School officials, school board members, Oshea’s union attorney, and Oshea himself have all refused to comment on his situation.

Ironically, the wall of silence continues despite the district’s vow in August to usher in a new era of transparency with new superintendent Guadalupe Guerrero.

“We’re a public institution, we’re public officials, we’re public employees,” school board chairwoman Julia Brim-Edwards said at the board’s Aug. 29 meeting. “The work we do should be public.”

Brim-Edwards said the school board’s new policy is “to assume our work is public unless there is a very clear and compelling reason it shouldn’t be.”

The Tribune contacted Brim-Edwards to discuss Oshea, but she refused. The school board is currently fighting the Tribune and parent activist Kim Sordyl in court to block the public from viewing the names of teachers on paid administrative leave, and Brim-Edwards refused to discuss that, as well.

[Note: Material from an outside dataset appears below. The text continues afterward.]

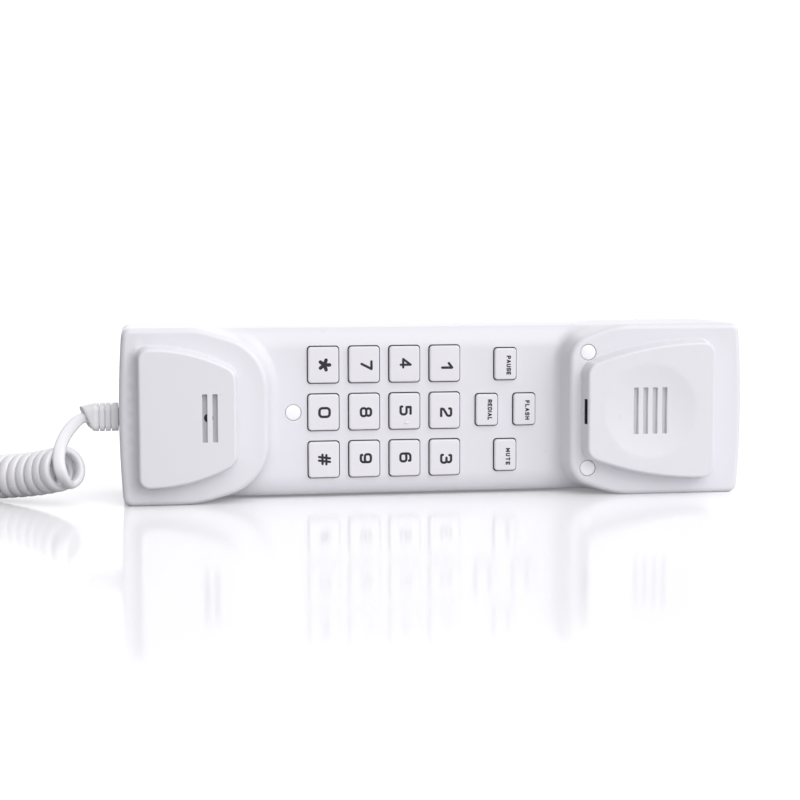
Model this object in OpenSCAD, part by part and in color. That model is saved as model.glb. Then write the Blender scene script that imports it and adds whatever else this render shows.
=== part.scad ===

“Given this was a case that was advanced under the prior board,” she said wrote in a prepared statement, “the new board will be scheduling a briefing on the case and the implication this may have on our new draft policy which seeks to make our public records and school district business more transparent and accessible to the community.”

Brim-Edwards did not provide a “clear and compelling” reason for the lawsuit, the news site reports.